__GOAL__.
Quote only the lines from the line containing "middle = Compound(list(pair.values())).bounding_box().center()" to the line containing "world = obj.matrix_world.copy()", with both of those lines included, please, exactly as written.

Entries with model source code
※ ※ ※
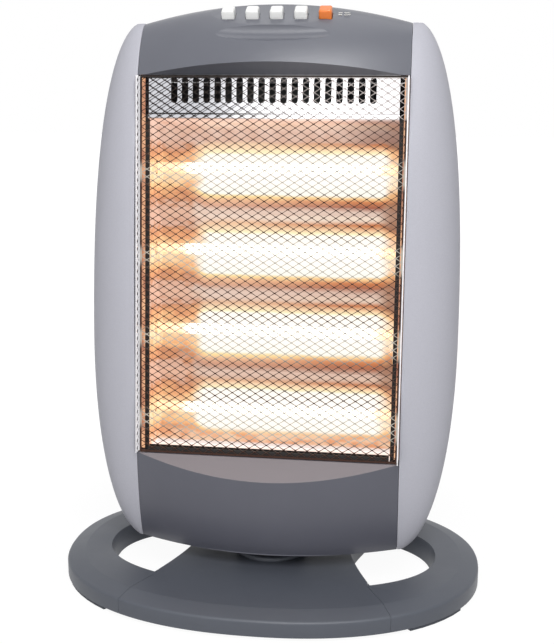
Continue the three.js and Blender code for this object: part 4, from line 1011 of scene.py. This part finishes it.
# --- reflector, lamps and guard
def reflector():
    sheet = 1.2
    troughs = []
    for lamp in reversed(LAMP_HEIGHTS):
        for i in range(25):
            share = 0.48 - 0.96 * i / 24
            depth = CAVITY_BACK_Y - (CAVITY_BACK_Y - RIDGE_Y) * (abs(share) / 0.48) ** 3
            troughs.append((depth, lamp + share * LAMP_PITCH))
    lip_y, lip_z = STRIP_Y - LIP_REACH, STRIP_BOTTOM - LIP_HEIGHT
    face = [
        (STRIP_Y, WINDOW_TOP + 5), (STRIP_Y, STRIP_BOTTOM + 0.8), (STRIP_Y - 0.5, STRIP_BOTTOM + 0.2),
        (lip_y + 0.8, STRIP_BOTTOM), (lip_y + 0.2, STRIP_BOTTOM - 0.5), (lip_y, STRIP_BOTTOM - 1.4),
        (lip_y, lip_z + 0.6), (lip_y + 0.6, lip_z), (STRIP_Y, lip_z),
    ]
    foot = [(STRIP_Y + 3, WINDOW_BOTTOM + 1.5)]
    back = [(y + sheet, z) for y, z in reversed(troughs)]
    outline = face + troughs + foot + [(STRIP_Y + 3, WINDOW_BOTTOM + 0.4), (RIDGE_Y + sheet, WINDOW_BOTTOM + 0.4)]
    outline += back + [(STRIP_Y + sheet, lip_z + sheet + 0.6), (STRIP_Y + sheet, WINDOW_TOP + 5)]
    form = along_x("reflector_sheet", [outline], -CAVITY_HALF_WIDTH, CAVITY_HALF_WIDTH)
    low = STRIP_BOTTOM + 9.5
    slots = [rounded(SLOT_PITCH * i - 3, SLOT_PITCH * i + 3, low, low + 23, 2.9, 5) for i in range(-9, 10)]
    carve(form, along_y("slot_cutters", slots, STRIP_Y - 1, STRIP_Y + 3))
    settle(form, "polished_aluminium", "reflector", crease=24)


def side_linings():
    """Polished sheet inside the lamp plates, with a round clearance for each lamp."""
    for word, side in (("left", -1), ("right", 1)):
        outline = rectangle(-37.0, 19.0, LINING_BOTTOM, LINING_TOP)
        x = side * (CAVITY_HALF_WIDTH + 0.15)
        lining = along_x(f"{word}_side_lining", [outline], x - 0.15, x + 0.15)
        for height in LAMP_HEIGHTS:
            hole = [(0, x - 5), (6.4, x - 5), (6.4, x + 5), (0, x + 5)]
            carve(lining, turned("lining_hole", hole, 32, "X", (0, LAMP_Y, height)))
        settle(lining, "polished_aluminium")


def lamps():
    half = [(5.25, 122), (4.6, 126), (3.4, 129), (1.2, 129), (1.2, 126), (3.75, 122)]
    tube = [(radius, -x) for radius, x in reversed(half)] + half
    for number, height in zip((4, 3, 2, 1), LAMP_HEIGHTS):
        piece = turned(f"lamp_glass_{number}", tube, 40, "X", (0, LAMP_Y, height))
        settle(piece, "quartz", f"quartz_tube_{number}")


# --- geometry trees for what repeats
class Growth:
    """A geometry tree with named inputs, the material among them."""

    def __init__(self, name, sizes):
        self.tree = bpy.data.node_groups.new(name, "GeometryNodeTree")
        for label, kind in {"Geometry": "Geometry", **sizes, "Material": "Material"}.items():
            self.tree.interface.new_socket(label, in_out="INPUT", socket_type=f"NodeSocket{kind}")
        self.tree.interface.new_socket("Geometry", in_out="OUTPUT", socket_type="NodeSocketGeometry")
        self.given = add_node(self.tree, "NodeGroupInput").outputs

    def add(self, kind, inputs=None, **settings):
        return add_node(self.tree, kind, inputs, **settings).outputs[0]

    def math(self, operation, first, second):
        return self.add("ShaderNodeMath", {0: first, 1: second}, operation=operation)

    def join(self, parts):
        whole = add_node(self.tree, "GeometryNodeJoinGeometry")
        for part in parts:
            self.tree.links.new(part, whole.inputs[0])
        return whole.outputs[0]

    def finish(self, geometry):
        real = self.add("GeometryNodeRealizeInstances", {0: geometry})
        painted = self.add("GeometryNodeSetMaterial", {"Geometry": real, "Material": self.given["Material"]})
        add_node(self.tree, "NodeGroupOutput", {0: painted})
        return self.tree


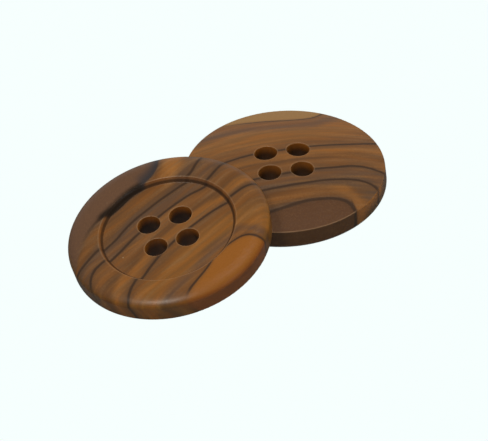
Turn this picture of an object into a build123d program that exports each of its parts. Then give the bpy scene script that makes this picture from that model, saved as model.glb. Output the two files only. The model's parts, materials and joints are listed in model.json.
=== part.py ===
from build123d import *
import os

# A pair of matching sew-on buttons, 36 ligne, each turned from one blank of satin wood-look
# polyester: a domed back with a crisp edge, a nearly upright side, a rounded shoulder, a broad
# rim and a shallow dished centre with four sewing holes. One button lies back up on its rim.
# The other is face up, with its low edge on the table and its domed back leaning on the first.
#
# A button is drawn in its own frame: axis on Z, top of the domed back at Z = 0, face towards +Z.
# The pair stands on Z = 0, with the origin under the middle of its bounding box.

# The button's section (mm)
outer_diameter = 23.0
thickness = 4.2
dome_height = 1.5
back_edge_radius = 11.4
back_edge_rounding = 0.08
widest_height = 3.18
crest_radius = 9.4
lip_radius = 7.85
lip_height = 4.1
lip_rounding = 0.1
dish_floor_radius = 7.45
dish_floor_height = 3.58
dish_cove_radius = 0.22

# The sewing holes (mm and degrees)
hole_count = 4
hole_radius = 1.3
hole_circle_radius = 2.6
hole_edge_rounding = 0.08
first_hole_angle = 45

# How the pair lies (mm and degrees). The lower button's axis is the pair's first origin, and
# upper_foot is the plan place of the upper button's back. The upper button is raised on the side
# that faces lean_heading, with a hair of clearance, 0.05 mm, where it rests on the lower one.
lower_spin = 5.0
upper_spin = 10.2
upper_foot = (-12.85, -11.62)
lean_heading = 41.7
lean_angle = 12.3


def round_corner(section, corner, radius):
    """Rounds the corner of the section that is nearest to a point."""
    fillet(section.vertices().sort_by_distance(corner)[0], radius)


def half_section():
    """The face between the button's axis and its outline, in the XZ plane."""
    outer_radius = outer_diameter / 2
    with BuildSketch(Plane.XZ) as section:
        with BuildLine():
            back = TangentArc((0, 0), (back_edge_radius, dome_height), tangent=(1, 0))
            Line(back @ 1, (outer_radius, widest_height))
            shoulder = EllipticalCenterArc(
                (crest_radius, widest_height),
                x_radius=outer_radius - crest_radius,
                y_radius=thickness - widest_height,
                start_angle=0,
                arc_size=90,
            )
            rim = TangentArc(shoulder @ 1, (lip_radius, lip_height), tangent=(-1, 0))
            step = Line(rim @ 1, (dish_floor_radius, dish_floor_height))
            dish_floor = Line(step @ 1, (0, dish_floor_height))
            Line(dish_floor @ 1, (0, 0))
        make_face()
        round_corner(section, back @ 1, back_edge_rounding)
        round_corner(section, step @ 0, lip_rounding)
        round_corner(section, step @ 1, dish_cove_radius)
    return section.sketch


def button():
    """One button in its own frame."""
    with BuildPart() as turned:
        add(half_section())
        revolve(axis=Axis.Z)
        with PolarLocations(hole_circle_radius, hole_count, start_angle=first_hole_angle):
            Cylinder(hole_radius, 3 * thickness, mode=Mode.SUBTRACT)
        walls = turned.faces().filter_by(GeomType.CYLINDER)
        mouths = [edge for wall in walls for edge in wall.edges() if edge.geom_type != GeomType.LINE]
        fillet(mouths, hole_edge_rounding)
    return turned.part


def lying_back_up(piece):
    """Turns a button over, so that it lies on its rim on Z = 0, about the Z axis."""
    return Rot(Z=lower_spin) * Pos(Z=thickness) * Rot(X=180) * piece


def leaning_face_up(piece):
    """Tips a button so that its side nearer to the lower one is raised, and sets it on Z = 0."""
    heading = Vector(1, 0, 0).rotate(Axis.Z, lean_heading)
    hinge_line = Axis((0, 0, 0), heading.cross(Vector(0, 0, 1)))
    tipped = (Rot(Z=upper_spin) * piece).rotate(hinge_line, lean_angle)
    return Pos(*upper_foot, -tipped.bounding_box().min.Z) * tipped


pair = {
    "button_back_up": lying_back_up(button()),
    "button_face_up": leaning_face_up(button()),
}
middle = Compound(list(pair.values())).bounding_box().center()

os.makedirs("parts", exist_ok=True)
for node, piece in pair.items():
    export_step(Pos(-middle.X, -middle.Y) * piece, f"parts/{node}.step")
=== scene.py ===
import json
from math import cos, radians, sin

import bpy
from mathutils import Matrix, Vector

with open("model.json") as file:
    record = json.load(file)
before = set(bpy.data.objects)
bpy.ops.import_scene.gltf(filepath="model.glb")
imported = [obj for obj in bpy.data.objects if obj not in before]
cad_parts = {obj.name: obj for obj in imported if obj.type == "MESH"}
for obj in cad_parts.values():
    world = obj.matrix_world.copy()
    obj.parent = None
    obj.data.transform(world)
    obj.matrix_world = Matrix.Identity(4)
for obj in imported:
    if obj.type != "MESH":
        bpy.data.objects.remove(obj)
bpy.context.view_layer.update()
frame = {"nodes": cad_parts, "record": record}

# Two matching sew-on buttons: one lies back up, and the other is face up and leans on it. Both are
# CAD pieces that keep their shapes. This script makes their imitation wood, and the setting.

# Camera: a long lens from the front, looking down on the pair, rolled a little. Its target and its
# distances are in metres, and the lens and the sensor in mm.
VIEW_ELEVATION = radians(37.6)
VIEW_ROLL = radians(-3.55)
VIEW_DISTANCE = 0.700
VIEW_TARGET = Vector((0.001693, -0.003928, 0.0036))
LENS = 462.4
SENSOR_WIDTH = 36.0
NEAREST, FARTHEST = 0.01, 20.0

# The button's own frame, in mm: axis on Z, top of the domed back at 0, face towards +Z. A hole's
# centre is HOLE_OFFSET from the axis both ways, and its bore's middle is at HOLE_MIDDLE.
MM = 0.001
HOLE_MIDDLE = 1.83
HOLE_OFFSET = 1.84
HOLE_RADIUS = 1.3
STEP_FOOT_RADIUS = 7.45
LIP_RADIUS = 7.85
BACK_EDGE_RADIUS = 11.4
BACK_EDGE_HEIGHT = 1.5

# The grain, in mm: layers that run along the grain, wander a little and slant as they go down
# through the button. A line's curve can reach GRAIN_SPAN either way.
GRAIN_SPAN = 12.0
GRAIN_DIP = 0.4
WANDER_WIDTH = 0.20
SLOPE_STEP = 0.2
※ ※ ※
__SOLVED EXERCISE__.
middle = Compound(list(pair.values())).bounding_box().center()

os.makedirs("parts", exist_ok=True)
for node, piece in pair.items():
    export_step(Pos(-middle.X, -middle.Y) * piece, f"parts/{node}.step")
=== scene.py ===
import json
from math import cos, radians, sin

import bpy
from mathutils import Matrix, Vector

with open("model.json") as file:
    record = json.load(file)
before = set(bpy.data.objects)
bpy.ops.import_scene.gltf(filepath="model.glb")
imported = [obj for obj in bpy.data.objects if obj not in before]
cad_parts = {obj.name: obj for obj in imported if obj.type == "MESH"}
for obj in cad_parts.values():
    world = obj.matrix_world.copy()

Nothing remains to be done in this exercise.